Here’s a letter to the Los Angeles Times:

Ariel Dorfman wants President Obama, during his trip to Chile, to visit Salvador Allende’s grave as a means of paying respect to the late Marxist leader that nation (“Ghosts of Chile,” March 20).

Such a visit would be improper.  The fact that Allende was ousted in a coup that resulted in the brutal regime of Augusto Pinochet doesn’t justify the Left’s deification of Allende; he, too, was a thieving brute.  Not only did Allende nationalize (i.e., steal) many of Chile’s industries; not only did his irresponsible monetary policy result in annual inflation rates as high as 140 percent (i.e., more theft of assets, this time from ordinary citizens who saw the return to their work effort diminish daily); and not only did he praise and cozy up to Cuba’s murderous Fidel Castro – Allende also violated, with reprehensible actions, Chile’s constitution.

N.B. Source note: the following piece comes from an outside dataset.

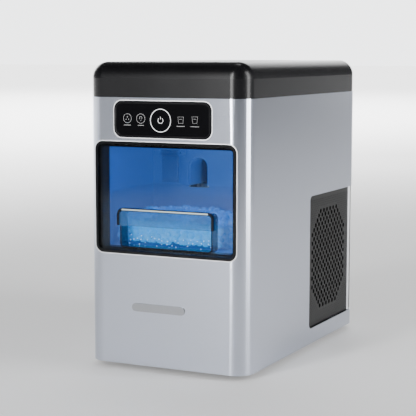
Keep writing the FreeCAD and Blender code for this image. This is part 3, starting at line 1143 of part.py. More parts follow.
def refrigerant_lines():
    """Suction, discharge, liquid and capillary tubes that join the sealed circuit."""
    cond_x = (COND_X0 + COND_X1) / 2
    cond_y = VENT_MID_Y - FINS * FIN_PITCH / 2 - TUBE_END
    low = VENT_MID_Z - COND_ROW_PITCH * (COND_ROWS - 1) / 2
    high = low + COND_ROW_PITCH * (COND_ROWS - 1)
    front_y, over_z, lane_x = COLUMN_Y - 8, high + 13, PINION_X - MOTOR_R + 3
    start = COLUMN_Y + FIT_GAP
    suction = rod([V(COLUMN_X + COIL_R, start, COIL_Z1), V(COLUMN_X + COIL_R, COMP_Y, COIL_Z1),
                   V(SUCTION_X, COMP_Y, COIL_Z1), V(SUCTION_X, COMP_Y, STUB_Z)], LINE_R, 10)
    discharge = rod([V(OUT_X, COMP_Y, STUB_Z), V(OUT_X, COMP_Y, over_z), V(lane_x, COMP_Y, over_z),
                     V(lane_x, front_y, over_z), V(cond_x, front_y, over_z), V(cond_x, front_y, high),
                     V(cond_x, cond_y, high)], LINE_R, 6)
    drier_top = DRIER_Z + DRIER_L
    motor_top = COVER_Z1 + MOTOR_H + 8
    liquid = rod([V(DRIER_X, DRIER_Y, drier_top), V(DRIER_X, DRIER_Y, motor_top),
                  V(DRIER_X, front_y, motor_top), V(cond_x, front_y, motor_top), V(cond_x, front_y, low),
                  V(cond_x, cond_y, low)], LINE_R, 6)
    cap_x, cap_z = DRIER_X - 14, DRIER_Z - 10
    capillary = rod([V(COLUMN_X - COIL_R, start, COIL_Z0), V(COLUMN_X - COIL_R, DRIER_Y, COIL_Z0),
                     V(cap_x, DRIER_Y, COIL_Z0), V(cap_x, DRIER_Y, cap_z), V(DRIER_X, DRIER_Y, cap_z),
                     V(DRIER_X, DRIER_Y, DRIER_Z)], CAPILLARY_R, 4)
    export("refrigerant_lines", Part.Compound([suction, discharge, liquid, capillary]))
    drier = cyl(DRIER_R, V(DRIER_X, DRIER_Y, DRIER_Z), V(0, 0, DRIER_L))
    ends = [e for e in drier.Edges if e.Curve.TypeId == "Part::GeomCircle"]
    export("filter_drier", drier.makeChamfer(DRIER_R - LINE_R - 1, ends))


# ================================================================ electrics
def control_board():
    """Power and control board on four spacers, with its relay, transformer and capacitors."""
    y0 = BULKHEAD_Y1 + SPACER_H
    x0, z0, z1 = -HALF_W + BOARD_LEFT, OUTLET_Z1 + BOARD_OVER, SEAM_Z - LID_LIP - BOARD_UNDER
    x1 = x0 + BOARD_W
    board = box(x0, x1, y0, y0 + BOARD_T, z0, z1)
    spacers = [cyl(SPACER_R, V(x, BULKHEAD_Y1, z), V(0, SPACER_H, 0))
               for x in (x0 + 5, x1 - 5) for z in (z0 + 5, z1 - 5)]
    y1 = y0 + BOARD_T
    transformer = box(x0 + 10, x0 + 34, y1, y1 + 20, z0 + 6, z0 + 28)
    relay = box(x0 + 42, x0 + 58, y1, y1 + 14, z0 + 4, z0 + 18)
    capacitors = [cyl(6, V(x0 + 72, y1, z0 + 12), V(0, 22, 0)), cyl(4, V(x0 + 86, y1, z0 + 12), V(0, 14, 0))]
    connector = box(x0 + 44, x0 + 88, y1, y1 + 9, z1 - 12, z1 - 4)
    export("control_board", fuse([board, transformer, relay, connector] + spacers + capacitors))


def power_inlet():
    """Flanged three-pin mains socket let into the rear panel."""
    z = FOOT_HEIGHT + INLET_Z
    back = INNER_REAR - REAR_PLATE
    w, h = INLET_W / 2, INLET_H / 2
    body = front_block(INLET_X - w, INLET_X + w, z - h, z + h, REAR - INLET_D, REAR, INLET_R - FIT_GAP)
    w, h = w + INLET_FLANGE, h + INLET_FLANGE
    flange = front_block(INLET_X - w, INLET_X + w, z - h, z + h, back - 1.5, back, INLET_R + 1)
    w, h = SOCKET_W / 2, SOCKET_H / 2
    socket = front_block(INLET_X - w, INLET_X + w, z - h, z + h, REAR - SOCKET_D, REAR + 1, INLET_R)
    inlet = fuse([body, flange]).cut(socket)
    pins = [box(INLET_X + dx - PIN_HALF, INLET_X + dx + PIN_HALF, REAR - SOCKET_D - 1, REAR - PIN_SINK,
                z + dz - PIN_HALF_H, z + dz + PIN_HALF_H) for dx, dz in PINS]
    export("power_inlet", fuse([inlet] + pins))


# ================================================================ pump, hoses and drain
def pump():
    """Small centrifugal pump: a block with a round chamber, its cover and its impeller."""
    y0 = BULKHEAD_Y1 + PUMP_GAP
    chamber_y0 = y0 + PUMP_COVER_T
    chamber_y1 = chamber_y0 + PUMP_BORE_L
    body = box(FEED_X - PUMP_W / 2, FEED_X + PUMP_W / 2, chamber_y0, y0 + PUMP_L, PAN_TOP, PAN_TOP + PUMP_H)
    body = body.cut(cyl(IMPELLER_R + 1, V(FEED_X, chamber_y0 - 1, HOSE_Z), V(0, PUMP_BORE_L + 1, 0)))
    stub = cyl(IMPELLER_PIN_R, V(FEED_X, chamber_y1 - 7, HOSE_Z), V(0, 8, 0))
    nozzle = cyl(HOSE_R, V(FEED_X, COLUMN_Y, PAN_TOP + PUMP_H), V(0, 0, PUMP_NOZZLE))
    export("pump_body", fuse([body, stub, nozzle]))
    cover = box(FEED_X - PUMP_W / 2, FEED_X + PUMP_W / 2, y0, chamber_y0, PAN_TOP, PAN_TOP + PUMP_H)
    snout = cyl(HOSE_R, V(FEED_X, y0 - PUMP_SNOUT, HOSE_Z), V(0, PUMP_SNOUT + 1, 0))
    bore_length = PUMP_SNOUT + PUMP_COVER_T + 3
    bore = cyl(HOSE_R - HOSE_WALL, V(FEED_X, y0 - PUMP_SNOUT - 1, HOSE_Z), V(0, bore_length, 0))
    export("pump_cover", fuse([cover, snout]).cut(bore))
    disc_y = chamber_y1 - 3
    wheel = [cyl(IMPELLER_R, V(FEED_X, disc_y, HOSE_Z), V(0, 2, 0)),
             cyl(IMPELLER_HUB_R, V(FEED_X, disc_y - 4, HOSE_Z), V(0, 5, 0))]
    for i in range(IMPELLER_VANES):
        vane = box(FEED_X - VANE_T / 2, FEED_X + VANE_T / 2, disc_y - 4, disc_y + 1,
                   HOSE_Z + IMPELLER_HUB_R - 1, HOSE_Z + IMPELLER_R - 0.5)
        vane.rotate(V(FEED_X, 0, HOSE_Z), V(0, 1, 0), 360 * i / IMPELLER_VANES)
        wheel.append(vane)
    export("pump_impeller", fuse(wheel).cut(cyl(IMPELLER_PIN_R + RUN_GAP, V(FEED_X, disc_y - 5, HOSE_Z),
                                                V(0, 10, 0))))


def water_hoses():
    """Tank to pump, pump to the foot of the barrel, and tank to the drain."""
    y0 = BULKHEAD_Y1 + PUMP_GAP
    tank_y = TANK_Y1 + TANK_NOZZLE
    feed = cyl(HOSE_R, V(FEED_X, tank_y, HOSE_Z), V(0, y0 - PUMP_SNOUT - tank_y, 0))
    rise_z = COVER_Z1 + BASE_H / 2
    lift = rod([V(FEED_X, COLUMN_Y, PAN_TOP + PUMP_H + PUMP_NOZZLE), V(FEED_X, COLUMN_Y, rise_z),
                V(COLUMN_X - BARREL_R - BASE_OVER, COLUMN_Y, rise_z)], HOSE_R, HOSE_BEND)
    drain = rod([V(DRAIN_X + SPIGOT_ARM, DRAIN_ROW_Y, DRAIN_ROW_Z), V(DRAIN_HOSE_X, DRAIN_ROW_Y, DRAIN_ROW_Z),
                 V(DRAIN_HOSE_X, DRAIN_ROW_Y, HOSE_Z), V(DRAIN_HOSE_X, tank_y, HOSE_Z)], HOSE_R, HOSE_BEND)
    export("water_hoses", Part.Compound([feed, lift, drain]))


def drain():
    """Drain spigot in its round dish at the rear, closed by a push-on cap."""
    end = REAR - SPIGOT_SINK
    tube = cyl(SPIGOT_R, V(DRAIN_X, DRAIN_ROW_Y - SPIGOT_R, DRAIN_ROW_Z), V(0, end - DRAIN_ROW_Y + SPIGOT_R, 0))
    side = cyl(HOSE_R, V(DRAIN_X, DRAIN_ROW_Y, DRAIN_ROW_Z), V(SPIGOT_ARM, 0, 0))
    bore = cyl(SPIGOT_BORE, V(DRAIN_X, DRAIN_ROW_Y, DRAIN_ROW_Z), V(0, 40, 0))
    export("drain_spigot", fuse([tube, side]).cut(bore))
    cap = cyl(CAP_R, V(DRAIN_X, REAR - DRAIN_DISH_D + FIT_GAP, DRAIN_ROW_Z),
              V(0, DRAIN_DISH_D - 2 * FIT_GAP, 0))
    cap = cap.makeFillet(0.8, [e for e in cap.Edges if e.BoundBox.YMin > REAR - 1])
    export("drain_cap", cap.cut(cyl(SPIGOT_R + RUN_GAP, V(DRAIN_X, 0, DRAIN_ROW_Z), V(0, end + 0.2, 0))))


def main():
    outer_shell()
    top_cover()
    base_pan()
    feet()
    rear_panel()
    rear_screws()
    side_vent()
    window_frame()
    drawer_front()
    drawer_pull()
    ice_bin()
    ice_chamber()
    ice_full_paddle()
    control_panel()
    name_badge()
    water_tank()
    bulkhead()
    ice_column()
    evaporator_coil()
    drive_train()
    auger()
    gearbox()
    compressor()
    condenser()
    condenser_plates()
    fan()
    refrigerant_lines()
    control_board()
    power_inlet()
    pump()
    water_hoses()
    drain()
    os.makedirs("parts", exist_ok=True)
    for name, shape in PARTS.items():
        shape.exportStep("parts/" + name + ".step")


main()
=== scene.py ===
"""Looks for a countertop ice maker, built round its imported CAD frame. Lengths are in metres."""
import bpy
import bmesh
import json
import math
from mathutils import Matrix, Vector

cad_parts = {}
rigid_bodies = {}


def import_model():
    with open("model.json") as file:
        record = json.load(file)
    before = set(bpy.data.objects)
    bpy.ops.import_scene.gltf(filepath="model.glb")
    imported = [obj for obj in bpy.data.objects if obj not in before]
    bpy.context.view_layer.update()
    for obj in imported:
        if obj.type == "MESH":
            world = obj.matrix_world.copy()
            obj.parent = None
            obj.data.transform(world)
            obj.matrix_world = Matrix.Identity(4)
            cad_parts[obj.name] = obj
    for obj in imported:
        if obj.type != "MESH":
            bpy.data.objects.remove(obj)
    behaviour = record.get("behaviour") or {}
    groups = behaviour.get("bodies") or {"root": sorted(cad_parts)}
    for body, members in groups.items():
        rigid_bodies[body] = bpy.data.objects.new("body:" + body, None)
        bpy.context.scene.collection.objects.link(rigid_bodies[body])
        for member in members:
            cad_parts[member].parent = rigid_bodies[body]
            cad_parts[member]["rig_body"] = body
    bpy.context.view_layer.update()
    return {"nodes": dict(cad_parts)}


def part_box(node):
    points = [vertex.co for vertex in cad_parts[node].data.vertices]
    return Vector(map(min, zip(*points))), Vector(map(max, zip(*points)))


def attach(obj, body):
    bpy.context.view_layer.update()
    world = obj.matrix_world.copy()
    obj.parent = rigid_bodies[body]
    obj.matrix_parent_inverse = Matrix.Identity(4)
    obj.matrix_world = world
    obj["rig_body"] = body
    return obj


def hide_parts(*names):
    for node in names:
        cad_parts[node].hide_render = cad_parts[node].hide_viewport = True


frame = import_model()
CAD = frame["nodes"]
BODY_OF = {node: obj["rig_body"] for node, obj in CAD.items()}
MM = 0.001


# ================================================================ camera, lights and floor
# A plain studio: a white floor and backdrop, dark overhead, and tall soft panels either side of the
# machine that draw the bright strips down its rounded steel corners.
CAMERA_AT = (0.6327, -1.3594, 0.3336)
CAMERA_HEADING = 26.71       # degrees from +Y towards -X
CAMERA_PITCH = 7.45          # degrees below level
CAMERA_ROLL = 0.06           # degrees
SENSOR_WIDTH = 36.0          # millimetres
FOCAL_LENGTH = 114.5077      # millimetres
LENS_SHIFT = (0.0433, 0.0418)

SKY_STRENGTH = 8.0
SKY_COLOUR = (0.97, 0.985, 1.0, 1.0)
SKY_FADE = (0.065, 0.60)     # the studio darkens between these heights of the line of sight, by SKY_DARK
SKY_DARK = 0.96
# how bright the studio is near the horizon, by azimuth in degrees from -Y, the machine's front, towards +X
SKY_STOPS = ((-180, 0.03), (-170, 0.46), (-136, 0.46), (-112, 0.06), (-46, 0.01),
             (-33, 0.02), (-22, 0.24), (-8, 0.50), (4, 0.01), (62, 0.01),
             (76, 0.22), (112, 0.20), (136, 0.04), (160, 0.02), (180, 0.02))

PANEL_AIM = 0.16             # the height on the machine that the soft panels face
WASH_AT = (-3.2, 5.0, 6.0)
WASH_SIZE = 6.0
WASH_WATTS = 420.0
WASH_SPREAD = 60             # degrees

FLOOR_REACH = 30.0
FLOOR_NEAR = 0.22            # the floor's own glow in front of the machine
FLOOR_FAR = 3.0              # and far behind it, to the left
FLOOR_FADE_WAY = (-0.9, 0.45, 0.0)
FLOOR_FADE = (0.5, 3.6)      # the glow rises between these distances along FLOOR_FADE_WAY


def added(name, data):
    """A new object in the scene that holds the given mesh, lamp or camera."""
    made = bpy.data.objects.new(name, data)
    bpy.context.collection.objects.link(made)
    return made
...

Harvard-trained economist Jose Pinera, brother of Chile’s current president, notes that, while Allende was popularly elected, “his government lost its democratic character by repeatedly violating the Constitution.”  And just weeks before Allende was deposed, Chile’s democratically elected Chamber of Deputies drew up “a list of twenty legal and constitutional violations of President Allende’s government (including illegal detentions and torture).”*

The fact that Allende justified his thuggish lawlessness with pseudo-intellectual Marxist gibberish hardly makes him or his regime praiseworthy.

Sincerely,
Donald J. Boudreaux

* Jose Pinera, “How Chile Was Saved,” Navigator, Sept. 2003.